Should’ve Used A 555 — Or 276 Of Them

When asked to whip up a simple egg timer, most of us could probably come up with a quick design based on the ubiquitous 555 timer. Add a couple of passives around the little eight-pin DIP, put an LED on it to show when time runs out, and maybe even add a pot for variable timing intervals if we’re feeling fancy. Heck, many of us could do it from memory.

So why exactly did [Jesse Farrell] manage to do essentially the same thing using a whopping 276 555s? Easy — because why not? Originally started as an entry in the latest iteration of our 555 Contest, [Jesse]’s goal was simple — build a functional timer with a digital display using nothing but 555s and the necessary passives. He ended up needing a few transistors and diodes to pull it off, but that’s a minor concession when you consider how many chips he replaced with 555s, including counters, decoders, multiplexers, and display drivers. All these chips were built up from basic logic gates, a latch, and a flip-flop, all made from one or more 555s, or variants like the 556 or 558.

As one can imagine, 276 chips take a lot of real estate, and it took eleven PCBs to complete the timer. A main board acts as the timer’s control panel as well as serving as a motherboard for ten other cards, each devoted to a different block of functions. It’s all neat and tidy, and very well-executed, which is in keeping with the excellent documentation [Jesse] produced. The whole thing is wonderfully, needlessly complex, and we couldn’t be more tickled to feature it.

33 thoughts on “Should’ve Used A 555 — Or 276 Of Them

  1. I get the 555 fetish and coolness factor.

    But this is on the edge of resource waste and depletion. HaD Prize for environment conservation and this box, is a bit schizophrenic.Or I’m getting old?

      1. They soon will be if everybody starts making these…

        I mean, the effort is a brilliant one, and demonstrates an out-of-the-box application for the humble 555… definitely worth looking at for ideas… but I wouldn’t go replicating it verbatim. :-)
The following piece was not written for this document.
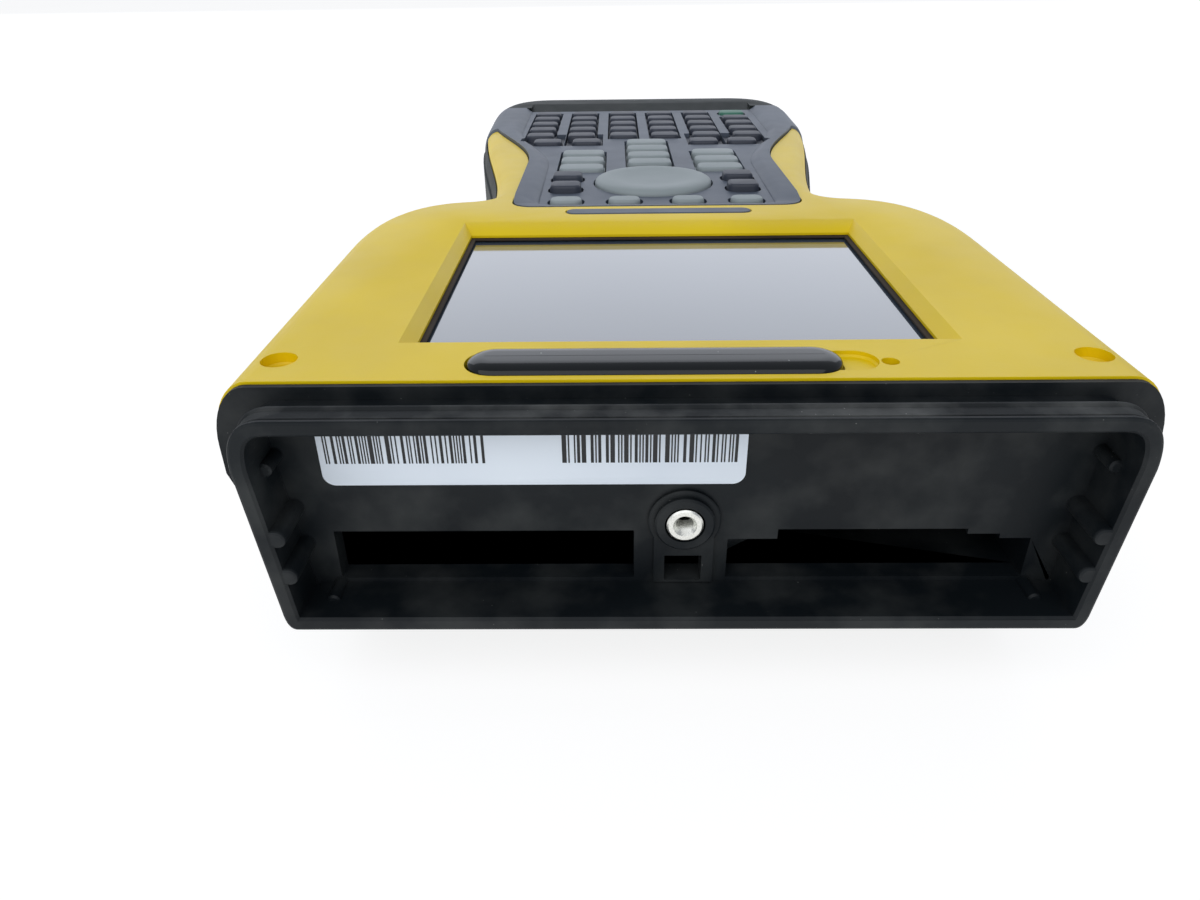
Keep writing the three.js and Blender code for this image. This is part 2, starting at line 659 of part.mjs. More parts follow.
function keypadSurround() {
  let plate = crown(RAIL_TOP, 0).intersect(prism(surroundShape(0), SEAM_GRIP + 0.2, 4));
  plate = plate.intersect(prismAlongX(SURROUND_PROFILE, WIDE));
  plate = plate.subtract(outsideGrip(LIP_START, LENGTH, -20, LIP_GROWTH - GAP));
  plate = plate.subtract(crown(0.3, WALL).intersect(box(-WIDE, WIDE, 90, LENGTH, -20, FLOOR_UNDER)));
  const slope = { thickness: 1.8, size: 2.6 };
  const well = prism(wellShape(), WELL_FLOOR, 12, slope);
  plate = plate.subtract(well.intersect(box(-WIDE, WIDE, 90, 270, -9, 4)));
  plate = plate.subtract(cylinder("z", PAD.radius + 0.4, -9, 2, PAD.x, PAD.y, 32));
  for (const key of [...FUNCTION_KEYS, ...SIDE_KEYS, POWER_KEY]) {
    plate = plate.subtract(prism(keyShape(key, 0.35, 0.4), -9, 2, { curve: 2 }));
  }
  for (const { keys } of [...NUMBER_COLUMNS, ...LETTER_COLUMNS]) plate = plate.subtract(stripSlot(keys));
  return plate;
}

function navigationPad() {
  const { x, y, radius } = PAD;
  const profile = [
    [0, WEB.low],
    [radius, WEB.low],
    [radius, -0.1],
    [radius - 1.2, 0.7],
    [radius - 3, 0.9],
    [5, 0.3],
    [0, 0.1],
  ];
  const geometry = new THREE.LatheGeometry(
    profile.map(([r, z]) => new THREE.Vector2(r, z)),
    32,
  );
  geometry.rotateX(Math.PI / 2);
  geometry.translate(x, y, 0);
  return solidOf(geometry);
}

function keypad() {
  piece("keypad_surround", keypadSurround(), GREY);
  piece("navigation_pad", navigationPad(), KEY_LIGHT);
  FUNCTION_KEYS.forEach((key, i) => {
    piece(`function_key_${i + 1}`, keyCap(key, WEB.low, KEY_TOP, 0.36), KEY_LIGHT);
  });
  const sides = ["left_near", "left_far", "right_near", "right_far"];
  SIDE_KEYS.forEach((key, i) => {
    piece(`side_key_${sides[i]}`, keyCap(key, WEB.low, SIDE_KEY_TOP, 0.3), KEY_DARK);
  });
  const columns = ["left", "middle", "right"];
  NUMBER_COLUMNS.forEach(({ keys }, i) => {
    piece(`number_keys_${columns[i]}`, keyStrip(keys, KEY_TOP, 0.3), KEY_LIGHT);
  });
  LETTER_COLUMNS.forEach(({ keys }, i) => {
    piece(`letter_keys_${i + 1}`, keyStrip(keys, KEY_TOP, 0.3), KEY_DARK);
  });
  piece("power_key", keyCap(POWER_KEY, WEB.low, KEY_TOP, 0.3), KEY_GREEN);
  piece("keypad_mat", prism(matShape(0), -5.3, -4.1), RUBBER);
  piece("keypad_board", prism(matShape(1), -7.3, -5.7), BOARD);
}

// The rubber sheet and board under the keys follow the grip's outline.
function matShape(inset) {
  const path = new THREE.Path();
  path.moveTo(30 - inset, 103.5 + inset);
  path.lineTo(31 - inset, 148);
  path.lineTo(42 - inset, 200);
  path.lineTo(42.5 - inset, 238 - inset);
  return mirrored(path, 1);
}

keypad();

// ---------------------------------------------------------------- boards and sound

piece("main_board", box(-50, 50, 16, 100, -20, -18.4), BOARD);
piece("speaker", cylinder("z", 10, -20, -15, 18, 220, 20), STEEL);

// ---------------------------------------------------------------- end boot and ports

const PORT_Z = -15;
const BOOT_TOP = 0.8;
const COVER_FACE = 263.2;
const COVERS = [
  { name: "power_cover", x0: -32.5, x1: -19 },
  { name: "serial_cover", x0: -17, x1: 17 },
  { name: "usb_cover", x0: 19, x1: 32.5 },
];
const COVER_HINGE = { y: 264.6, z: -22.8, radius: 1.2 };

function endBoot() {
  const far = LENGTH + 1;
  const length = [[BOOT_START, 10], [BOOT_START, -60], [far, -60], [far, 10]];
  const outer = crown(BOOT_TOP, 0).intersect(keel(GRIP, length, 0));
  const hollow = [[240, 10], [240, -60], [LENGTH - 6, -60], [LENGTH - 6, 10]];
  let boot = outer.subtract(crown(-1.8, WALL + 0.6).intersect(keel(GRIP, hollow, WALL + 0.6)));
  const slope = [[240, 3], [240, -1.4], [242.4, -1.4], [250, RAIL_TOP], [250, 3]];
  boot = boot.subtract(prismAlongX(slope, 40));
  for (const { x0, x1 } of COVERS) {
    boot = boot.subtract(box(x0 - GAP, x1 + GAP, COVER_FACE, far, COVER_HINGE.z - 1.5, -6));
  }
  boot = boot.subtract(box(-15.6, 15.6, 250, far, PORT_Z - 6.3, PORT_Z + 6.3));
  boot = boot.subtract(box(19.6, 31.4, 250, far, PORT_Z - 5, PORT_Z + 5));
  boot = boot.subtract(cylinder("y", 4.6, 250, far, -25.6, PORT_Z, 16));
  return boot;
}

// Rubber flap with a round lower edge that it turns about.
function portCover({ name, x0, x1 }) {
  const { y, z, radius } = COVER_HINGE;
  const flap = box(x0, x1, y - radius, y + radius, z, -6.4).add(cylinder("x", radius, x0, x1, y, z, 12));
  piece(name, flap, RUBBER);
}

function ports() {
  piece("end_boot", endBoot(), BOOT);
  COVERS.forEach(portCover);
  const plug = box(-15.2, 15.2, 252, 262.4, PORT_Z - 5.9, PORT_Z + 5.9);
  const pins = [];
  for (let i = 0; i < 9; i += 1) {
    const upper = i < 5;
    const x = upper ? (i - 2) * 2.77 : (i - 6.5) * 2.77;
    pins.push(cylinder("y", 0.5, 253, 261.5, x, PORT_Z + (upper ? 1.4 : -1.4), 6));
  }
  const well = prismAlongY(roundedRectangle(-8.5, 8.5, PORT_Z - 4.2, PORT_Z + 4.2, 2), 255, 264);
  piece("serial_connector", pins.reduce((all, pin) => all.add(pin), plug.subtract(well)), STEEL);
  const usb = box(20, 31, 252, 262.4, PORT_Z - 4.6, PORT_Z + 4.6);
  const mouth = box(21.2, 29.8, 254, 264, PORT_Z - 3.4, PORT_Z + 3.4);
  const tongue = box(22.4, 28.6, 253.8, 261, PORT_Z - 0.9, PORT_Z + 0.9);
  piece("usb_port", usb.subtract(mouth).add(tongue), STEEL);
  const jack = cylinder("y", 4.2, 252, 262.4, -25.6, PORT_Z, 16);
  const socket = cylinder("y", 2.9, 254, 264, -25.6, PORT_Z, 16);
  piece("power_jack", jack.subtract(socket).add(cylinder("y", 0.9, 253, 261, -25.6, PORT_Z, 8)), BLACK);
}

ports();

export default device;
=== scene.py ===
"""Looks for a rugged handheld data collector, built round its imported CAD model.

Every outline is drawn in millimetres: x across the width, y from the card-bay rim towards the keypad end,
and z up from the display face. The function place() turns that into the frame's metres.
"""

import math
import random

import bmesh
import bpy
from mathutils import Matrix, Vector


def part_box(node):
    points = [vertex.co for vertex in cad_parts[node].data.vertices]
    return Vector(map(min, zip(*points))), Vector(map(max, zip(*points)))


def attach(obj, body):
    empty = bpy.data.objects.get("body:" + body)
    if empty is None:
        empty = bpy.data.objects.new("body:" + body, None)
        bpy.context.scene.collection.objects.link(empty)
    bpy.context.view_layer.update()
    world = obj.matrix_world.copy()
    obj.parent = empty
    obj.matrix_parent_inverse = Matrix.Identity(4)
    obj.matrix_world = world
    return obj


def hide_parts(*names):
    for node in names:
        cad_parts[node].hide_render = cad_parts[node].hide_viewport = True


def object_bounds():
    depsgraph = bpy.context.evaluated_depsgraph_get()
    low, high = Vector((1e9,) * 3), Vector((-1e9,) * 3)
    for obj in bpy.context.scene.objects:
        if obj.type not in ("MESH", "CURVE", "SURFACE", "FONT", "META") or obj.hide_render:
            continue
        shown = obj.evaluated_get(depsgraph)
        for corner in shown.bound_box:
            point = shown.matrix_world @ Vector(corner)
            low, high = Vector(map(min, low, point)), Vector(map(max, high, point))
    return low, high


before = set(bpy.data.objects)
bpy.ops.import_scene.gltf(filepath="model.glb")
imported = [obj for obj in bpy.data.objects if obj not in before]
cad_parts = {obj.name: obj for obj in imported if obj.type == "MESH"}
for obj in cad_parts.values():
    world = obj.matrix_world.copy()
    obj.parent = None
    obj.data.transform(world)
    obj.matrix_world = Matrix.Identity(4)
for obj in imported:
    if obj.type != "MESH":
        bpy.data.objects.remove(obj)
CAD_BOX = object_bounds()

bl_info = {
    "name": "Data collector looks",
    "version": (1, 0, 0),
    "blender": (4, 5, 0),
    "location": "3D View > Sidebar > Collector",
    "description": "Moulded cases, keys, display, card bay and studio for a handheld data collector",
    "category": "Object",
}

MM = 0.001
RIM_Y = CAD_BOX[0][1]
FACE_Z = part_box("front_case")[1].z

# Case outline, in mm
LENGTH = 266
WIDE = 80  # half width of the blocks that cut right across the case
SIDE_ROUND = 5.5
SIDE_ROUND_DEPTH = 9.0
WALL = 2.4
GAP = 0.3
CASE_START = 9.3
BOOT_START = 241.3
SEAM_HEAD = -14.0
SEAM_GRIP = -8.0
HUMP = {"bottom": -47.0, "depth": 33.0, "size": 11.5, "offset": -6.0, "edge": 2.4}
GRIP = {"bottom": -39.0, "depth": 18.0, "size": 8.0, "offset": -2.0, "edge": 0.0}
GRIP_START = 106.0
RAIL_TOP = 0.9
CHEEK_START = 118.0
CHEEK_LOW = -13.0
LIP_START = 204.5
LIP_GROWTH = 4.4
NECK_BOTTOM = -35.7
BAY_FLOOR = 8.7
BOOT_TOP = 0.8
CURVE_STEPS = 16
ROUND_STEPS = 10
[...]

    1. I doubt the production of this device factors much in the lifetime resource use and emissions of an individual. But it seems likely it will be a significant part of their electronics learning curve.

      Might be better [educational value] per [resource] than many school books and toys.

    2. More of an ecological bomb than a modern smartphone the average joe swaps each year? I feel like any fake outrage is misplaced here. Game theory itself predicts change can only happen if there is a benefit in it.

      >”they will notice that their interests might at least sometimes be best served by getting the benefits from cooperation and not returning them”
      Q: Why do green activity Y if another country does less of harmful thing X in place of myself?

  2. Small fix for the documentation, and gates are NOT universal due to their inability to invert (and why inputs had to be bubbled upstream of the AND logic). NAND gates ARE universal in that regard.